できることなら遠征して現地へ行ってみよう

 

「これは走る時間が少ない人には特に行ってみてほしいことです。本番まであまり乗る時間が取れないのならば、全ての余暇時間を現地へ試走に行くことに費やしてもいいくらいです。

本番のコースを走ったことがあるのとないのとでは、かなり差が出ます。ペース配分を考えるうえでも、非常に効果的です。また、駐車場の位置、トイレの場所など、スタートラインまでスムーズに並ぶための調査になるという意味でも重要です。これを把握しておくと現場で焦ることがありません。

現地が遠すぎて行けないのなら、本番と同じ距離を上れる似たようなコースを探し、走ってみてください。これで本番の予行練習に近いことができます」。

 

POINT⑨ 走る時間が多く取れる人は本番を想定した強度・環境で走る

できるだけ上る

多く走る時間が取れる人は、できるだけ上り坂を上ってみよう

 

「最後に、平日に30分〜1時間、休日に3時間〜5時間程度など、たくさん走る時間を取れる恵まれた人もいると思いますが、そうした人に向けた自転車での運動方法についてです」。

インドアトレーナーでヒルクライム

平日にはインドアトレーナーで強度を上げて走ってみるのも手だ photo:茂田羽生

 

「一つは、本番を想定した高い強度で走る時間を設けていくことです。例えば、平日ならインドアトレーナーとZwiftなどのサービスを使い、ヒルクライムレースを想定したワークアウトをやってみると良いでしょう。

また、このくらい時間が取れる人は、比較的坂へ上りに行く時間が取れる人だと思います。ですので、自身の居住地から可能な範囲でいいのでできるだけ上り坂を上り、本番の強度に耐えられるよう、体に刺激を入れてみてください。

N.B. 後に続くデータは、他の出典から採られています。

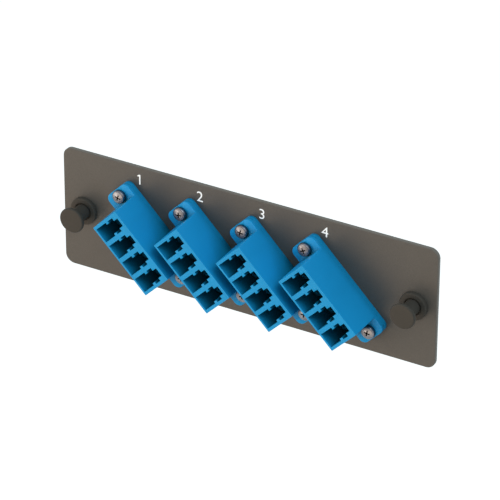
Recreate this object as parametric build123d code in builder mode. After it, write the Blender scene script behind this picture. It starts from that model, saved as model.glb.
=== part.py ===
from build123d import *
from math import cos, radians, sin, tan
import os

# Fibre optic coupler panel, sizes in millimetres.
# A flat plate carries a slanting row of four blue four-port couplers, each held by two screws
# and nuts through its ears, and one push-pull latch at each end that fixes the plate to a frame.
# The plate's back, which seats on the frame, is the plane y = 0. The couplers face -Y, +Z is up,
# and the origin is the middle of the plate's back.

# Plate
plate_width = 127.0
plate_height = 40.0
plate_thickness = 1.2
plate_corner = 3.0
edge_break = 0.2

# Row of couplers
coupler_count = 4
coupler_pitch = 21.1
row_shift = 0.7
row_height = -0.6
coupler_turn = 45.0

# Coupler flange, half of its thickness on each moulding
ear_reach = 2.35
flange_height = 9.7
flange_thickness = 2.9
flange_corner = 2.0

# Coupler body, measured at the flange
body_length = 25.8
body_height = 11.25
front_reach = 14.2
body_corner = 0.4
draft = 0.6
rear_end_relief = 0.15
rear_top_relief = 0.25
cutout_clearance = 0.12
cutout_corner = 0.45

# Ports in each open face
port_count = 4
port_pitch = 6.25
bottom_wall = 0.62
plug_width = 4.8
plug_height = 4.6
neck_width = 3.4
neck_height = 1.08
slot_height = 2.08
channel_width = 2.74
channel_height = 1.63
latch_depth = 7.6
catch_ledge = 1.7
catch_length = 2.6
catch_rise = 0.8
mid_wall = 2.8

# Alignment sleeves and the barrels that hold them
sleeve_outer = 1.62
sleeve_inner = 1.25
sleeve_length = 6.8
sleeve_slit = 0.22
sleeve_play = 0.07
sleeve_end_play = 0.15
barrel_wall = 0.6
barrel_lip = 1.0
ferrule_play = 0.01

# Pegs that register the two mouldings of a coupler
peg_diameter = 1.0
peg_height = 0.7
peg_clearance = 0.06
peg_end_clearance = 0.1
peg_rise = 2.4

# Screws and nuts
screw_offset = 2.4
thread_diameter = 2.1
head_diameter = 4.3
head_height = 1.5
head_edge = 0.5
screw_hole_clearance = 0.15
nut_flats = 4.8
nut_height = 1.6
nut_bore_clearance = 0.03
screw_end = 0.7

# Latches
latch_inset = 7.3
latch_height = 0.0
grommet_hole = 4.8
grommet_hole_clearance = 0.05
ring_diameter = 8.9
ring_thickness = 1.4
ring_bevel = 0.35
ring_floor = 0.7
neck_diameter = 4.8
neck_play = 0.2
seat_gap = 0.1
knob_diameter = 8.2
knob_thickness = 1.3
knob_edge = 0.4
knob_height = 8.0
shank_diameter = 2.5
shank_play = 0.1
frame_thickness = 2.0
barb_rise = 0.35
barb_ramp = 1.8
leg_tip = 1.6
leg_wall_at_tip = 0.35
leg_slot = 0.7
legs_root = 0.5
spreader_diameter = 3.1
spreader_length = 0.8
spreader_taper = 0.8
spreader_play = 0.1
latch_travel = 4.0
travel_stop_clearance = 0.2

# Places that follow from the sizes above
plate_front = -plate_thickness
screw_spacing = body_length + 2 * screw_offset
flange_length = screw_spacing + 2 * ear_reach
latch_spacing = plate_width - 2 * latch_inset
flange_half = flange_thickness / 2
body_top = flange_height / 2
body_bottom = body_top - body_height
face_inset = (front_reach - flange_thickness) * tan(radians(draft))
half_reach = front_reach - flange_half
plug_bottom = body_bottom + face_inset + bottom_wall
plug_top = plug_bottom + plug_height
neck_top = plug_top + neck_height
slot_top = neck_top + slot_height
channel_top = slot_top + channel_height
plug_middle = (plug_bottom + plug_top) / 2
port_places = [(n - (port_count - 1) / 2) * port_pitch for n in range(port_count)]
sleeve_bore = sleeve_outer + 2 * sleeve_play
lip_bore = sleeve_inner + 2 * ferrule_play
sleeve_pocket = sleeve_length / 2 + sleeve_end_play
barrel_tip = sleeve_pocket + barrel_lip
barrel_outer = sleeve_bore + 2 * barrel_wall
screw_hole = thread_diameter + 2 * screw_hole_clearance
ear_front = plate_thickness + flange_thickness
screw_length = ear_front + nut_height + screw_end
barrel_diameter = grommet_hole - 2 * grommet_hole_clearance
guide_bore = shank_diameter + 2 * shank_play
spread_bore = spreader_diameter + 2 * spreader_play
barb_start = frame_thickness
barb_peak = barb_start + barb_ramp
legs_end = barb_peak + leg_tip
spreader_start = legs_end - spreader_length / 2
guide_end = spreader_start - latch_travel - travel_stop_clearance


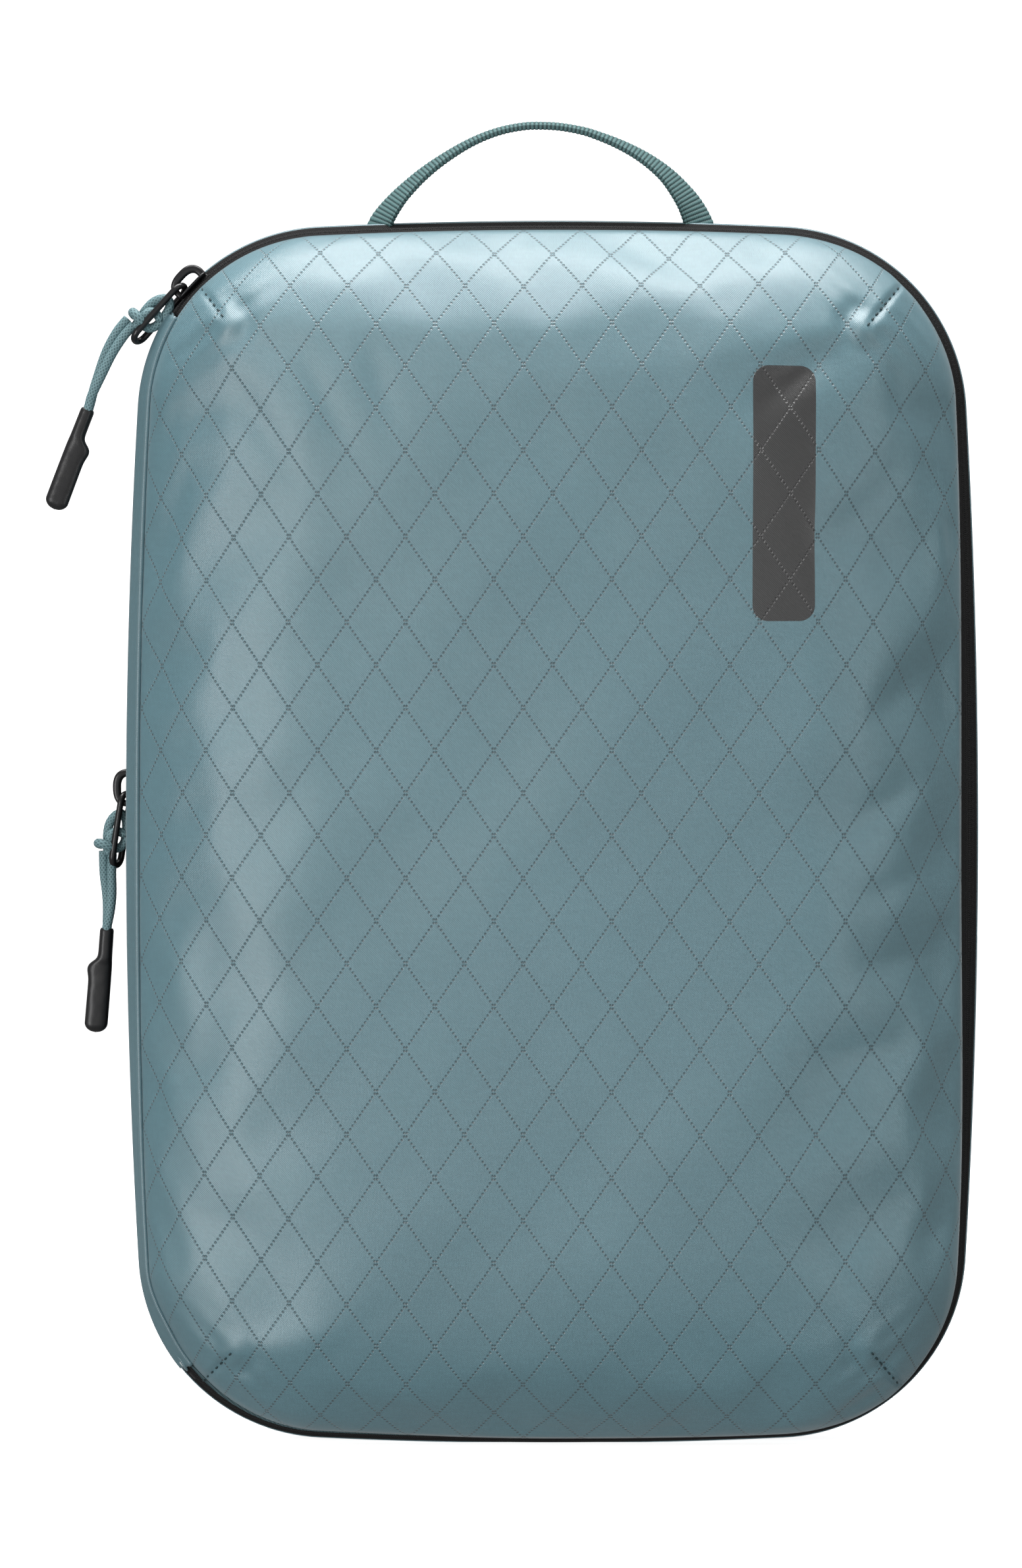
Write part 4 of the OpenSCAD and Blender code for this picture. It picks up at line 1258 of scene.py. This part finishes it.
# %% Zipper finishes
KNIT_PITCH = 0.62 * MM
tape_finish = Finish("zipper_tape", (0.016, 0.016, 0.017), 0.7, Specular_IOR_Level=0.25)
u, v, _ = tape_finish.place("UV")
chevron = tape_finish.maths("PINGPONG", u, 1.0 * MM)
weave = tape_finish.stripes(tape_finish.plus(v, chevron), KNIT_PITCH)
cross = tape_finish.stripes(u, 0.7 * MM)
knit_height_and_painted_light = tape_finish.plus(tape_finish.times(weave, 0.3), tape_finish.times(cross, 0.2),
                        tape_finish.noise(0.3 * MM, 2, "UV"))
# Painted highlight and shade: the tape's colour follows the knit's pattern and height, lighter on
# the raised yarns and near black in the grooves.
tape_finish.colour(tape_finish.mix(tape_finish.ramp(knit_height_and_painted_light, 0.2, 1.0),
                                   (0.002, 0.002, 0.002, 1), (0.024, 0.024, 0.0245, 1)))
tape_finish.bump(knit_height_and_painted_light, 0.18 * MM)

coil_finish = Finish("zipper_coil", (0.018, 0.018, 0.019), 0.6, Specular_IOR_Level=0.25)
u, v, _ = coil_finish.place("UV")
knit = coil_finish.stripes(coil_finish.plus(v, u), KNIT_PITCH)
knit_height_and_painted_light = coil_finish.plus(coil_finish.times(knit, 0.35), coil_finish.noise(0.28 * MM, 2, "UV"))
# Painted highlight and shade: the ridge's colour follows the knit's height, lighter on the raised
# yarns and near black in the grooves.
coil_finish.colour(coil_finish.mix(coil_finish.ramp(knit_height_and_painted_light, 0.2, 1.0),
                                   (0.002, 0.002, 0.002, 1), (0.030, 0.030, 0.031, 1)))
coil_finish.bump(knit_height_and_painted_light, 0.16 * MM)

# %% Tapes and coils
ZIP_FIRST, ZIP_LAST = 11, 92
TOOTH_PITCH = 1.25 * MM
COIL_HALF_T = 1.0 * MM
COIL_W = 1.4 * MM
COIL_GAP = 1.0 * MM


def tape(name, y_coil, y_seam, body, node, first, last, closed, lid_side=False):
    """Woven tape: level beside the coil, then out to the seam it is sewn to."""
    s = math.copysign(1, y_seam - y_coil)
    if lid_side:
        path = [(3.0 * MM, y_coil, 0), (3.0 * MM, y_coil + s * 1.2 * MM, 0),
                (2.95 * MM, y_seam - s * 2.0 * MM, 0.03), (1.6 * MM, y_seam - s * 1.0 * MM, 0.55),
                (0.1 * MM, y_seam - s * 0.1 * MM, 1.0)]
    else:
        path = [(3.0 * MM, y_coil, 0), (3.0 * MM, y_coil + s * 1.2 * MM, 0),
                (2.4 * MM, y_seam - s * 1.7 * MM, 0), (1.2 * MM, y_seam - s * 0.7 * MM, 0),
                (0.6 * MM, y_seam - s * 0.05 * MM, 0)]
    section = ribbon(smooth_path(path, 11)[0], 0.6 * MM)
    piece = carried(name, section, first, last, 460, closed)
    return dress(piece, tape_finish, body, [node])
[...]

ただし、疲労がたまらないようにすることに注意してください。本番まで残り1〜2週間になったらガンガン走るのは控えて、回復に時間を費やしましょう。最初に説明したことの繰り返しとなりますが、残り1〜2か月という期間で重要なのは、本番で今持っている100%の力を発揮することに全てのエネルギーを集中することですから」。

 

いかがだっただろうか。多くの人は想像したのと違うことが紹介されていて、驚いたかもしれない。しかし、これが今回の条件でヒルクライム本番でベストを尽くすために重要なことなのだ。

年間単位で本番に向けてトレーニングしていく方法については、また別の記事で特集したい。